Did my photography thing — really nothing much left of the Roman structure, mostly restoration: that very white stone is also extremely fritterable — don't know the word, not "friable" since small chunks just crack and spall off, no wonder there's nothing left.

Withal, Gubbio just gets to me, somehow an aura of general smugness (we're Gubbio, we're medieval) that gets to me — brief pit stop at an information office to see if there was a website: I still don't know; there's something, but who knows where. I took the kids' bus out at 2 P.M. for Fossato — packed — and sat at Fossato Stazione for nearly an hour about 100 m from the station, shirt off, looking over the valley and writing diary: could feel the tan start to tingle and astringe. One odd thing about Fossato train station: the bar has a display case with jars of truffles. On a hunch, inquired — price of truffles lower than anywhere I'd ever seen them (I'm talking pregiato nero, Melanosporum, etc. although the scorzone, aestivum, also on sale). Bought a 50 g jar 44 ML — like I told the bartender (who'd had the display shoved on him by a distributor and wasn't used to selling 'em), I'm not in the habit of buying truffles in railroad stations but there's a first time for everything.

Train to Foligno, wait at my little park then putt-putt home, then out eventually to dinner at the Pinturicchio, pleasant as always.

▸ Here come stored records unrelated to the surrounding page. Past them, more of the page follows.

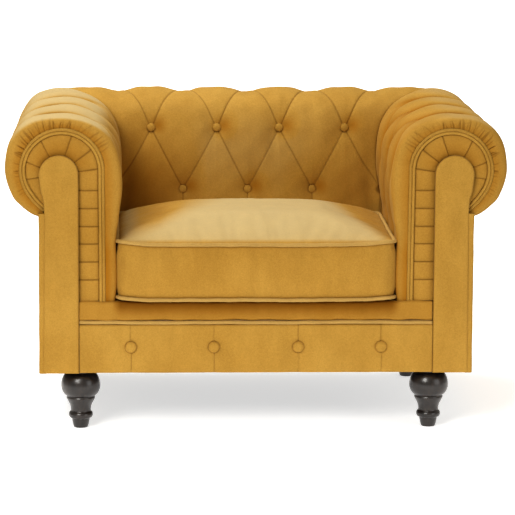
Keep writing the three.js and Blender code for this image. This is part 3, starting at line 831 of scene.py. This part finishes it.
def arm_piping(cover):
    """A double cord round the mouth of each arm roll, the outer one lying in a little shade."""
    parts = []
    # The outer cord's 0.14 is painted shade.
    for offset, seed, shade in ((0.0, 21, 0.0), (2 * CORD_R - 0.0002, 28, 0.14)):
        line = mouth_line(offset - CORD_R, BAND_LO[2] - 0.002)
        path = np.stack([line[:, 0], np.full(len(line), BAND_LO[1] - 0.0015), line[:, 1]], 1)
        parts.append((*tube(path, CORD_R, seed), shade))
    mirror = [(mirrored(points), [face[::-1] for face in faces], shade) for points, faces, shade in parts]
    for side, cords in (("right", parts), ("left", mirror)):
        finish_piece(join_parts(f"{side}_arm_piping_cord", cords, cover), f"{side}_arm_piping")


def welt(name, path, cover, seed, closed=False):
    """A single cord with a pale painted highlight on its cover."""
    vertices, faces = tube(path, WELT_R, seed, closed)
    return make_object(name, vertices, faces, cover, nap_and_painted_light=np.full(vertices.shape[:2], WELT_PAINTED_HIGHLIGHT))


def rail_piping(cover):
    """The cord between the front border and the rail pad."""
    lo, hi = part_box("rail_piping")
    x = np.linspace(lo[0], hi[0], 220)
    z = (lo[2] + hi[2]) / 2 + 0.0008 * wobble(x, x * 0, 0.2, 4)
    path = np.stack([x, np.full(len(x), lo[1] + WELT_R), z], 1)
    finish_piece(welt("rail_piping_cord", path, cover, 22), "rail_piping")


# ---- arm fronts ------------------------------------------------------------------------------
PANEL_OUT_X = 0.4905              # outer edge of the column below the arch
PANEL_ARCH = (0.4565, 0.6030, 0.0455)     # middle, x and z, and radius
PANEL_SPINE_X = 0.4520            # the line up the middle of a panel


def panel_outline(grow=0.0):
    """Keyhole outline of a facing panel, x and z, from its inner foot round to its outer foot."""
    cx, cz, r = PANEL_ARCH
    r += grow
    inner = [(PANEL_LO[0] - grow, PANEL_LO[2]), (PANEL_LO[0] - grow, 0.58)]
    over = arc(cx, cz, r, 172.0, -8.0, 40)
    neck = [(PANEL_OUT_X + 0.0075 + grow, 0.567), (PANEL_OUT_X + 0.0015 + grow, 0.545),
            (PANEL_OUT_X + grow, 0.520)]
    outer = [(PANEL_OUT_X + 0.001 + grow, 0.40), (PANEL_OUT_X + 0.003 + grow, PANEL_LO[2])]
    return np.vstack([inner, over, smooth_curve([tuple(over[-1])] + neck, 0.003)[1:], outer])


def plate(outline, spine, y_back, y_front, ease, crown, rings=16):
    """A padded plate: its edge rounded over, its face slightly proud towards the spine."""
    reach = np.linalg.norm(spine - outline, axis=1, keepdims=True)
    layers = [np.stack([outline[:, 0], np.full(len(outline), y_back), outline[:, 1]], 1)]
    for part in np.concatenate([np.linspace(0.0, 0.25, 9), np.linspace(0.25, 1.0, rings)[1:]]):
        inset = part * reach
        flat = outline + (spine - outline) * part
        turn = unit(1.0 - inset / ease)
        dip = ease * (1.0 - np.sqrt(1.0 - turn ** 2))
        rise = crown * np.sin(0.5 * np.pi * unit(inset / 0.04))
        y = y_front + dip + crown - rise
        layers.append(np.stack([flat[:, 0], y[:, 0], flat[:, 1]], 1))
    return np.stack(layers, 0)


def facing_panels(cover):
    """The keyhole-shaped padded plate on each arm front."""
    outline = even(panel_outline(), step=0.004)
    spine_z = np.clip(outline[:, 1], PANEL_LO[2] + 0.035, PANEL_ARCH[1])
    spine = np.stack([np.full(len(outline), PANEL_SPINE_X), spine_z], 1)
    closed = np.vstack([outline, even(np.vstack([outline[-1], outline[0]]), step=0.004)[1:-1]])
    spine = np.vstack([spine, np.tile(spine[0], (len(closed) - len(outline), 1))])
    grid = plate(closed, spine, PANEL_HI[1], PANEL_LO[1] - 0.0005, 0.0055, 0.002)
    grid[..., 1] += 0.0006 * wobble(grid[..., 0], grid[..., 2], 0.08, 9)
    crease = np.zeros(grid.shape[:2])
    crease[0] = 1.0
    crease[1] = 0.3
    finish_pair("facing_panel", grid, cover, crease, fill=0.95, wrap_cols=True)


BAND_PLEATS = dict(first_z=0.3562, step=0.0419, count=6)
BAND_PLEAT_TURNS = (172.0, 143.0, 109.0, 63.0, 21.0, -8.0)


def band_lines():
    """Inner and outer edges of the pleated band at matching points, x and z."""
    outer = mouth_line(-2 * CORD_R + 0.001, BAND_LO[2])
    cx, cz, r = PANEL_ARCH
    inner = np.vstack([[(PANEL_LO[0] + 0.004, BAND_LO[2]), (PANEL_LO[0] + 0.004, cz - 0.004)],
                       arc(cx, cz, r - 0.004, 180.0, -14.0, 90),
                       [(PANEL_OUT_X + 0.003, 0.567), (PANEL_OUT_X - 0.004, 0.530)]])
    foot = np.linspace(0.0, 1.0, 120)[:-1, None]
    wanted = np.linspace(180.0, -67.5, 240)
    sides = []
    for line in (inner, outer):
        turn = np.degrees(np.unwrap(np.arctan2(line[:, 1] - cz, line[:, 0] - cx) % (2 * math.pi)))
        over = np.stack([np.interp(-wanted, -turn, line[:, k]) for k in (0, 1)], 1)
        sides.append(np.vstack([line[0] + (over[0] - line[0]) * foot, over]))
    return sides


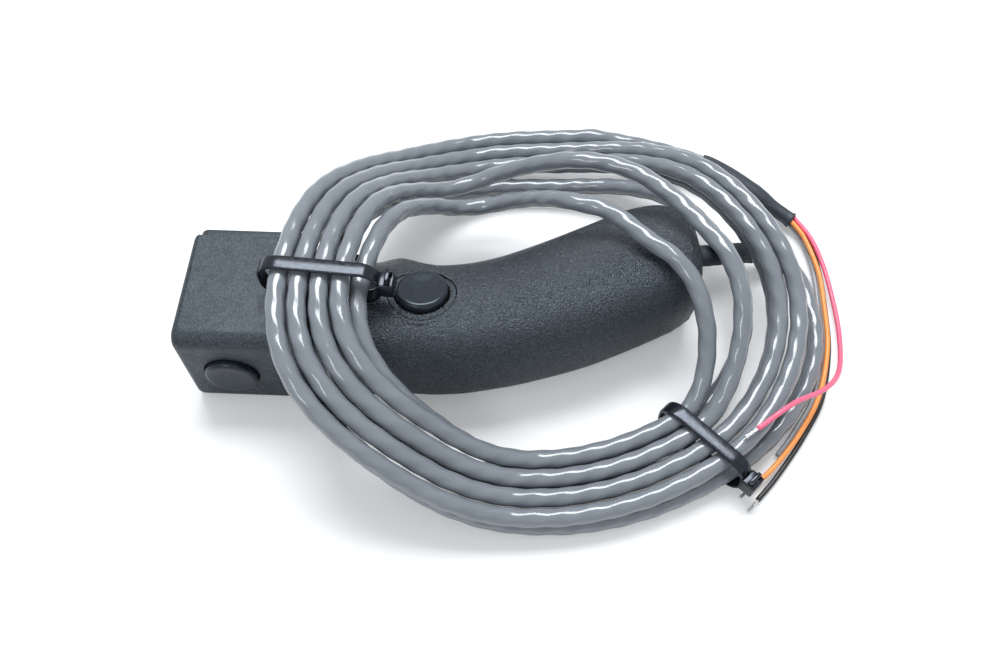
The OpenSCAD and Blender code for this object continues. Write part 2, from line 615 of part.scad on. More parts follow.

Bed, slept soundly.


Later Note:

a When I saw the formation, I neither knew anything about or it nor understood what I saw, and was therefore incapable of observing it or recording it properly; I've since learned that this is the place where Walter Alvarez and his son first identified an iridium-rich layer that has since been determined to be what marks the boundary between the Secondary and Tertiary alright — iridium from a large asteroid that crashed into the Gulf of Mexico 65 million years ago and put an end to the dinosaurs and to most life on earth. This little patch of the gorge between Scheggia and Gubbio is thus an important site for the history of science.